Outlandish details of RFK Jr's weekly calls revealed: 'Shirtless Russell Brand in bathtub'
U.S. Health and Human Services (HHS) Secretary Robert F. Kennedy Jr. attends a press conference with Texas Governor Greg Abbott (not pictured) at the State Capitol in Austin, Texas, U.S., August 28, 2025. REUTERS/Kaylee Greenlee

A new venture by the publisher of First Lady Melania Trump’s autobiography is giving fans of Health and Human Services Secretary Robert F. Kennedy’s Make America Healthy Again (MAHA) movement access to members of the president’s administration.

That, in turn, has led participants in the weekly “MAHA Action Media Hub” conference call to bizarre cameos from the movement's celebrities, including Centers for Medicare and Medicaid Services (CMS) Administrator Mehmet Oz, a “recurring star” on the call, as well as “a shirtless Russell Brand [who] calls in from what appears to be a bathtub," reports Margaret Manto of NOTUS.

As she reported on Tuesday, MAHA activist and Skyhorse Publishing head Tony Lyons’ nonprofit organization, MAHA Action, convenes a weekly Wednesday conference call where luminaries like Dr. Oz or actress Cheryl Hines, wife of RFK Jr., mingle and speak with self-styled experts on America’s health issues.

According to Manto, “The calls offer a fleeting glimpse into Kennedy’s world, a dizzying kaleidoscope where alternative health practitioners appear alongside the governor of West Virginia. On any given week, the administrator of the Centers for Medicare and Medicaid Services could speak for a few minutes before a shirtless Russell Brand calls in from what appears to be a bathtub, or a former member of The Pussycat Dolls argues that the COVID-19 vaccine destroyed her ability to dance.”

Calling what occurs a window into “the growing pains of a fringe movement,” Manto reports that the conference call can be “awkward, often downright funny, each week the calls juxtapose a haphazard group of celebrities with real power — and show just how professionalized the MAHA movement has become.”

After noting that Dr. Oz has been known for calling in from both his office and while on the road, sometimes putting a damper on RFK Jr. pronouncements, the NOTUS report points out that he shares time with, for example, a listener who goes by the username of “Peter & Melissa BioHacking Stem Cells” who proposed, “Fluoride disconnects one from God.

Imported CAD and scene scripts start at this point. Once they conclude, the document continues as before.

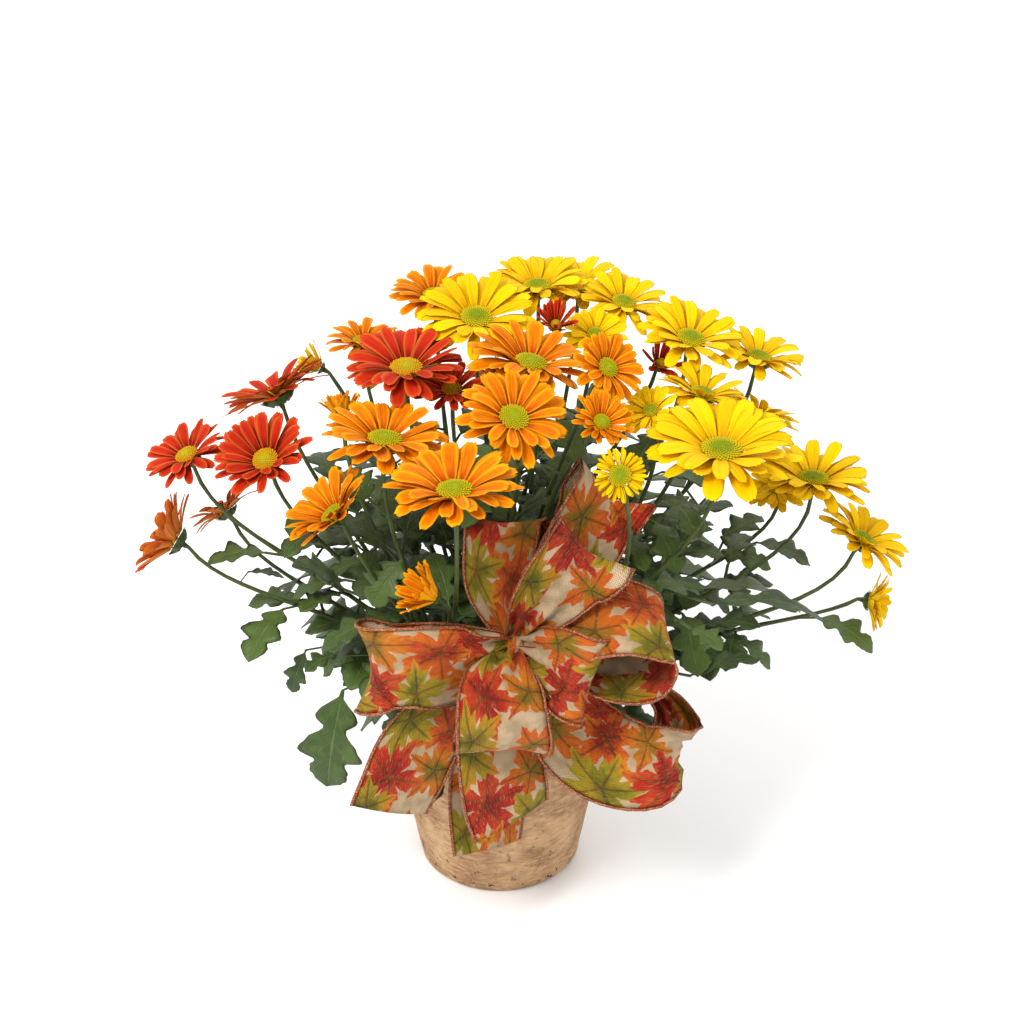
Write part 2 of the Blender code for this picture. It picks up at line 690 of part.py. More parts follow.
def pot_profile():
    inner_rim = POT_RIM_RADIUS - POT_WALL
    inner_base = POT_BASE_RADIUS - POT_WALL + 1.0
    return [
        (0.0, 0.0),
        (POT_BASE_RADIUS - 3.0, 0.0),
        (POT_BASE_RADIUS, 3.0),
        (POT_RIM_RADIUS - 1.0, POT_HEIGHT - 1.5),
        (POT_RIM_RADIUS - 1.5, POT_HEIGHT),
        (inner_rim + 0.6, POT_HEIGHT),
        (inner_rim, POT_HEIGHT - 1.0),
        (inner_base, POT_FLOOR),
        (0.0, POT_FLOOR),
    ]


def inner_radius(height):
    share = (height - POT_FLOOR) / (POT_HEIGHT - 1.0 - POT_FLOOR)
    inner_rim = POT_RIM_RADIUS - POT_WALL
    inner_base = POT_BASE_RADIUS - POT_WALL + 1.0
    return inner_base + (inner_rim - inner_base) * share - GAP / math.cos(math.pi / POT_SIDES)


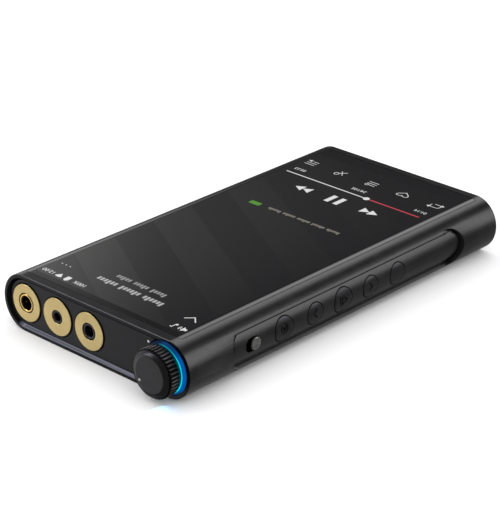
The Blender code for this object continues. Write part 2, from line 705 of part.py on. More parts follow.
def make_end_screw(i, x, plate, materials):
    """One countersunk well in the end plate, and the screw that sits in it."""
    front = USB_END - PLATE_RECESS
    back = front - PLATE_THICK
    floor = front - SCREW_WELL_DEPTH
    shank_hole = END_SCREW_SHANK + GAP
    well = [
        (0, back - REACH),
        (shank_hole, back - REACH),
        (shank_hole, floor),
        (SCREW_WELL_RADIUS, floor),
        (SCREW_WELL_RADIUS, front + REACH),
        (0, front + REACH),
    ]
    cut(plate, f"end_screw_well_{i}_tool", turned(well, (x, MID_Z), "Y", 20))
    head, top = floor + SEAM, front - SEAM
    screw = [
        (0, top - END_SCREW_LENGTH),
        (END_SCREW_SHANK, top - END_SCREW_LENGTH),
        (END_SCREW_SHANK, head),
        (END_SCREW_HEAD, head),
        (END_SCREW_HEAD, top),
        (0, top),
    ]
    add_object(f"end_screw_{i}", turned(screw, (x, MID_Z), "Y", 20), materials["steel"])


def make_card_tray(materials):
    front = USB_END - PLATE_RECESS
    lip = prism(tray_outline(), "Y", front - TRAY_LIP, front)
    tray = add_object("card_tray", lip, materials["anodised_black"])
    half_width, half_height = TRAY_TONGUE_HALF
    low = (TRAY_X - half_width, TRAY_END, MID_Z - half_height)
    high = (TRAY_X + half_width, front - TRAY_LIP + SEAM, MID_Z + half_height)
    add_on(tray, "tray_tongue_tool", box(low, high))
    near, far = CARD_BED_Y
    low = (TRAY_X - CARD_BED_HALF_WIDTH, near, MID_Z - SEAM)
    high = (TRAY_X + CARD_BED_HALF_WIDTH, far, MID_Z + REACH)
    cut(tray, "card_bed_tool", box(low, high))

    half_width, half_height = READER_HALF
    side, top, end = READER_WALL
    near, far = READER_Y
    low = (TRAY_X - half_width, near, MID_Z - half_height)
    high = (TRAY_X + half_width, far, MID_Z + half_height)
    socket = add_object("card_socket", box(low, high), materials["steel"])
    low = (TRAY_X - half_width + side, near + end, MID_Z - half_height + top)
    high = (TRAY_X + half_width - side, far + REACH, MID_Z + half_height - top)
    cut(socket, "card_throat_tool", box(low, high))


# ---- electronics ----
STANDOFFS = ((-30.5, -50.0), (27.5, -50.0), (-30.5, 57.0), (9.5, 57.0))
SHIELDS = (
    ("processor_shield", (-22.0, 12.0), (4.0, 40.0)),
    ("dac_shield", (-26.0, -42.0), (-3.0, -14.0)),
    ("amplifier_shield", (2.0, -42.0), (24.0, -12.0)),
)


def board_outline():
    """The main board, with the tab that carries the USB socket."""
    left, right = MAIN_BOARD_X
    near, far = MAIN_BOARD_Y
    half = USB_TAB_HALF_WIDTH
    tab = [(half, far), (half, USB_TAB_END), (-half, USB_TAB_END), (-half, far)]
    return [(left, near), (right, near), (right, far), *tab, (left, far)]


def make_electronics(materials):
    holes = [circle(point, SCREW_SHANK + GAP, 12) for point in STANDOFFS]
    board = prism(board_outline(), "Z", BOARD_BOTTOM, BOARD_TOP, holes)
    add_object("main_board", board, materials["circuit_board"])
    base = BOARD_TOP + GAP
    top = MID_FRAME_BOTTOM - GAP
    for name, low, high in SHIELDS:
        can = hollow(box((*low, base), (*high, top)), (0, 0, -1), SHIELD_WALL, top - base - SHIELD_WALL)
        add_object(name, can, materials["steel"])
    for i, point in enumerate(STANDOFFS, start=1):
        post = hollow(rod(point, STANDOFF_RADIUS, "Z", base, top, 16), (0, 0, -1), STANDOFF_WALL, STANDOFF_WALL)
        add_object(f"standoff_{i}", post, materials["brass"])
        add_object(f"board_screw_{i}", board_screw(point, base), materials["steel"])
    plate = prism(rounded_rectangle(FRAME_PLATE_LOW, FRAME_PLATE_HIGH, SMALL_RADIUS, 3), "Z",
                  MID_FRAME_BOTTOM, MID_FRAME_TOP)
    add_object("mid_frame", plate, materials["magnesium"])
    outline = rounded_rectangle(BATTERY_LOW[:2], BATTERY_HIGH[:2], SMALL_RADIUS, 3)
    cell = prism(outline, "Z", BATTERY_LOW[2], BATTERY_HIGH[2])
    add_object("battery", cell, materials["battery_wrap"])
    add_object("battery_board", box(BATTERY_BOARD_LOW, BATTERY_BOARD_HIGH), materials["circuit_board"])


def board_screw(point, base):
    """A pan head under the board, and a shank that reaches up into the standoff."""
    under = BOARD_BOTTOM - GAP
    radius, height = SCREW_HEAD
    profile = [
        (0, under - height),
        (radius, under - height),
        (radius, under),
        (SCREW_SHANK, under),
        (SCREW_SHANK, base + SCREW_ENGAGEMENT),
        (0, base + SCREW_ENGAGEMENT),
    ]
    return turned(profile, point, "Z", 16)


def build():
    for obj in list(bpy.data.objects):
        bpy.data.objects.remove(obj)
    materials = make_materials()
    make_housing(materials["anodised_black"])
    make_screen(materials)
    make_rear_cover(materials["rear_glass"])
    make_jack_end_plate(materials)
    make_jacks(materials)
    make_knob(materials)
    make_buttons(materials)
    make_hold_slider(materials)
    make_usb_end(materials)
    make_card_tray(materials)
    make_electronics(materials)


build()
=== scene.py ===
"""Looks of the pocket digital audio player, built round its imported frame.

Lengths are millimetres in the frame's axes: +X button side, -Y jack end, +Z screen.
mesh_object() turns a finished shape into metres. Places come from the frame's own boxes.
"""

import math

import bmesh
import bpy
from mathutils import Matrix, Vector


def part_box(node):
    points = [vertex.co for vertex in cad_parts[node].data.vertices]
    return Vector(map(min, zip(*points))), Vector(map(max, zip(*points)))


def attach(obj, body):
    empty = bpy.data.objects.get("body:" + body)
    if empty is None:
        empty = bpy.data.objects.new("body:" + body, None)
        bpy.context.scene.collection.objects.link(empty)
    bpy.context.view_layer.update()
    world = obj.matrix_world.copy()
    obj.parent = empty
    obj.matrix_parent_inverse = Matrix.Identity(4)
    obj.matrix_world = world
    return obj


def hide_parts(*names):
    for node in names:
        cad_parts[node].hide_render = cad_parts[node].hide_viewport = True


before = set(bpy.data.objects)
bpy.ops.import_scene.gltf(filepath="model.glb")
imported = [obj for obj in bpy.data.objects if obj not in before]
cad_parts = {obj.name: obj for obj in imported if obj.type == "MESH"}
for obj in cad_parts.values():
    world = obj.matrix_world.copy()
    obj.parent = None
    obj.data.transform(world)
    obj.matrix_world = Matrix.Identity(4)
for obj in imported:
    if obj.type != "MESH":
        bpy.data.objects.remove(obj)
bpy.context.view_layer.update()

MM = 0.001
ROUND = 96                  # steps round a turned piece
MERGE = 1e-7                # metres within which points count as one


# ---- sizes read from the frame ----
def node_box(name):
    low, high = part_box(name)
    return low / MM, high / MM


def centre(name):
    low, high = node_box(name)
    return (low + high) / 2


BODY_LOW, BODY_HIGH = node_box("main_housing")
JACK_END, USB_END = BODY_LOW.y, BODY_HIGH.y
THICK = BODY_HIGH.z - BODY_LOW.z
MID_Z = THICK / 2
HALF_WIDTH = BODY_HIGH.x
SIDE_DEPTH = 8.9            # how far the rounded side reaches outboard of the flat faces
FLAT_HALF = HALF_WIDTH - SIDE_DEPTH
SEAM = 0.15                 # visible joint line between trim pieces

# housing
CAVITY_HALF_WIDTH = 36.2
CAVITY_FLOOR = 1.8
CAVITY_CEILING = 17.1
CAVITY_RADIUS = 5.0
REACH = 1.0                 # how far a cutter runs past the faces that it opens
EDGE_ROUND = 0.3            # edge break round both ends
RIM_WIDTH = 1.2
RIM_CHAMFER = 0.8
PLATE_INSET = RIM_WIDTH + RIM_CHAMFER
PLATE_RECESS = 1.0
MOUTH_DEPTH = 2.7
WINDOW_BOTTOM = 15.65
FLAT_SLANT = 0.98           # least share of a normal along Y on the rim's flat face
TOP_SLANT = 0.9947          # least share along Z on the flat top
CHAMFER_SLANT = 0.2         # and on its chamfers
LEDGE_SLANT = 0.35          # least share along Z on the pocket's lower ledge, which gets painted light
# body and chamfer are finishes; rim is painted shade and ledge is painted light
HOUSING_FINISHES_AND_PAINTED_TONES = ("body", "chamfer", "rim", "ledge")
GLASS_LOW, GLASS_HIGH = node_box("front_glass")
GLASS_RADIUS = 1.05
GLASS_DROP = 0.04           # how far the glass lies under the housing's top face
COVER_LOW, COVER_HIGH = node_box("rear_cover")
COVER_RADIUS = 4.85
COVER_LEDGE = 2.0
COVER_SEAT_TOP = 1.0
COVER_WELL_TOP = 3.0

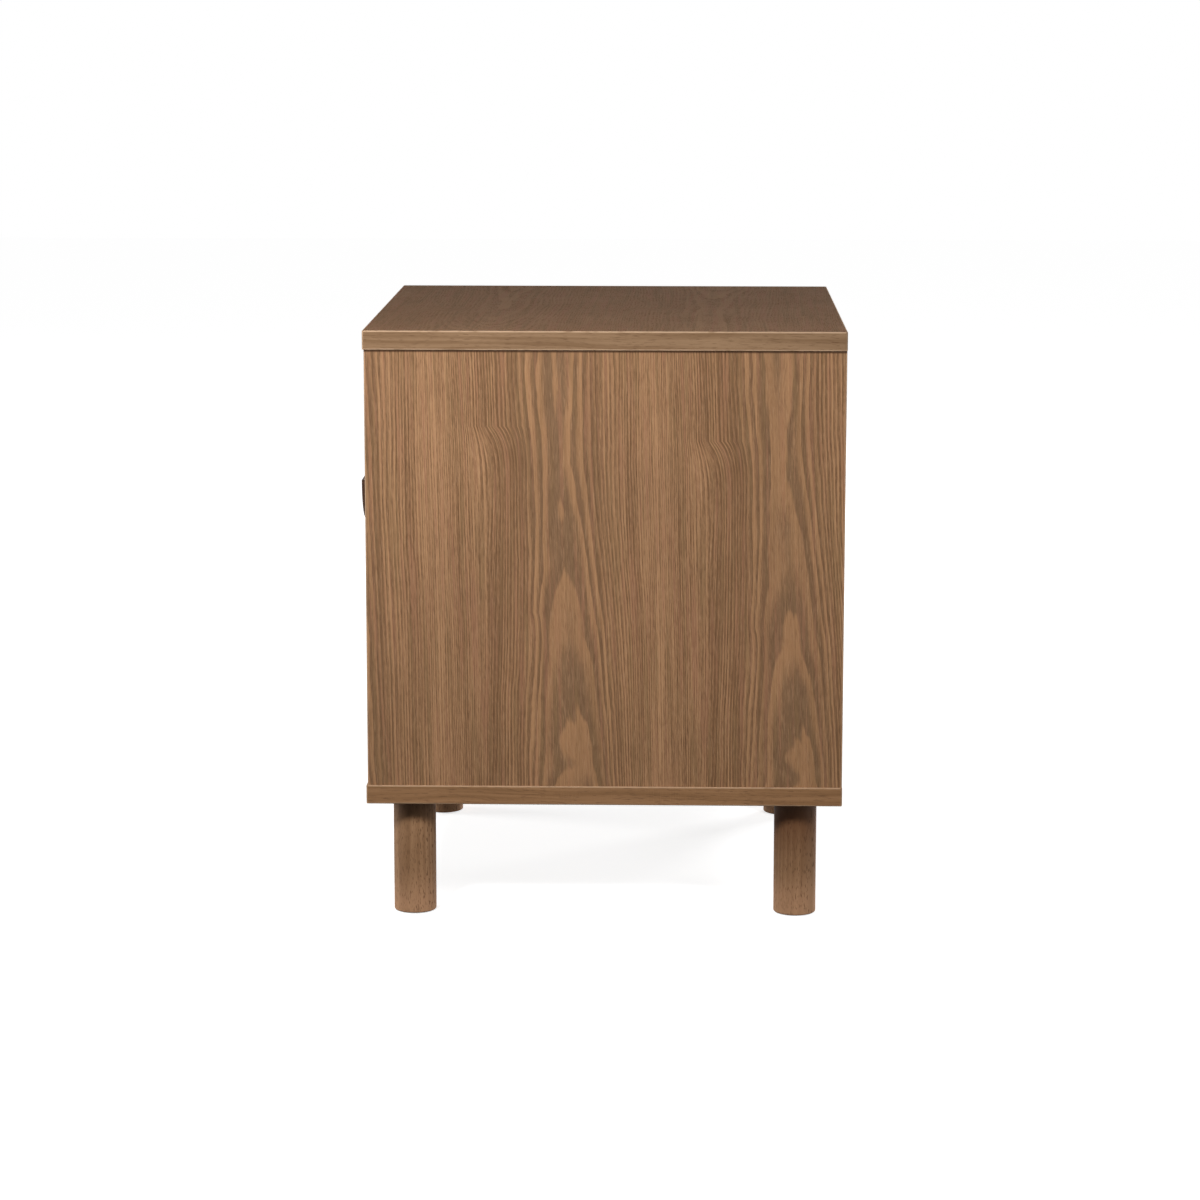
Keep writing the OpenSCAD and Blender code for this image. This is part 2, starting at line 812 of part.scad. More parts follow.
// Half-moon pull: half a turned disc with its flat side up and a finger hollow behind its front wall
module drawer_pull() {
  color(dark_wood) in_frame() difference() {
    intersection() {
      translate([0, face_y, pull_z]) rotate([90, 0, 0]) rotate([0, 0, 180]) rotate_extrude(angle = 180)
        disc_section(pull_r, pull_depth, pull_edge_r);
      translate([-pull_r - over, face_y - pull_depth, pull_z - 2 * pull_r]) rotate([90, 0, 90])
        linear_extrude(2 * pull_r + 2 * over) nosed_rect(pull_depth + pull_top_r, 2 * pull_r, pull_top_r);
    }
    translate([0, face_y + over, pull_z]) rotate([90, 0, 0]) rotate_extrude()
      disc_section(pull_r - rim_w, pull_depth - lip_t + over, hollow_r);
    at_pull_screws() translate([0, 0, -board_t - insert_l - 2 * fit])
      cylinder(h = insert_l + over + fit, r = pull_screw_d / 2 + insert_wall + fit);
  }
}

module pull_screws() {
  color(zinc) in_frame() at_pull_screws() pan_screw(pull_screw_d, board_t + insert_l - 2 * fit, pan_r, pan_h);
}

// Threaded sleeves in the pull for its screws
module pull_inserts() {
  color(brass) in_frame() at_pull_screws() translate([0, 0, -board_t - insert_l]) difference() {
    cylinder(h = insert_l, r = pull_screw_d / 2 + insert_wall);
    translate([0, 0, -over]) cylinder(h = insert_l + 2 * over, d = pull_screw_d + 2 * fit);
  }
}

top_panel();
bottom_panel();
side_panel_left();
side_panel_right();
niche_shelf();
back_panel();
leg_front_left();
leg_front_right();
leg_back_left();
leg_back_right();
foot_pads();
leg_hanger_bolts();
leg_tee_nuts();
carcass_dowels();
cam_locks();
cam_bolts();
cam_caps();
runner_cabinet_left();
runner_cabinet_right();
runner_cabinet_screws();
runner_middle_left();
runner_middle_right();
ball_cage_outer_left();
ball_cage_outer_right();
ball_cage_inner_left();
ball_cage_inner_right();
balls_outer_left();
balls_outer_right();
balls_inner_left();
balls_inner_right();
runner_drawer_left();
runner_drawer_right();
runner_drawer_screws();
drawer_front();
drawer_box_front();
drawer_side_left();
drawer_side_right();
drawer_back();
drawer_bottom();
drawer_dowels();
drawer_front_screws();
drawer_pull();
pull_screws();
pull_inserts();
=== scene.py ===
"""Looks of a veneered nightstand with one deep drawer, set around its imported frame.

The frame gives every solid its place. This file gives each of them a finish, models the
soft pads under the legs, and sets up the plain studio and the camera.
Lengths are in metres.
"""

import logging
import math
from dataclasses import dataclass, replace
from enum import Enum
from typing import Callable, Iterable, Sequence, Union

import bmesh
import bpy
from mathutils import Matrix, Vector

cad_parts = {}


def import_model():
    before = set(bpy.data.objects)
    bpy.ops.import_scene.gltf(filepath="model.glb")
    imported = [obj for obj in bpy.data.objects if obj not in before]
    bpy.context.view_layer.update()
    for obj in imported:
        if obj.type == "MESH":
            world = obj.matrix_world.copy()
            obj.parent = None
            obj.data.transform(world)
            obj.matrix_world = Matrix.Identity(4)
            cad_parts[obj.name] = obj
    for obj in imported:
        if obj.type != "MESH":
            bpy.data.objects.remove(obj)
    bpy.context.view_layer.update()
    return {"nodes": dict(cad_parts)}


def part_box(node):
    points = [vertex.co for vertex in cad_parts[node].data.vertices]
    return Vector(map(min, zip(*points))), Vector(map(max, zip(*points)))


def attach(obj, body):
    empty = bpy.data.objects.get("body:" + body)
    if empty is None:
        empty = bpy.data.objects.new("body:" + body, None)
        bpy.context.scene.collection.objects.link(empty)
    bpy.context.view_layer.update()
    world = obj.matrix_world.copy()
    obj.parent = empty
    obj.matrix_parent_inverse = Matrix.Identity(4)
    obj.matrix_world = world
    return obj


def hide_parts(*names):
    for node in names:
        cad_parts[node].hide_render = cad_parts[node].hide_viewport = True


LOG = logging.getLogger("nightstand")

Socket = bpy.types.NodeSocket
Colour = tuple[float, float, float]


class Axis(Enum):
    """A direction of the shared frame, by its place in a vector."""

    X = 0
    Y = 1
    Z = 2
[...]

During one call, Calley Means, a senior White House adviser, told listeners, “This administration is inviting a conversation among the American people. These are not black and white issues,” before adding, “This administration is actually practicing science, which is messy, which is asking taboo questions.”

NOTUS’s Manto added, “The calls also leave clues as to how the MAHA camp has had to adapt to its new role within the Trump administration."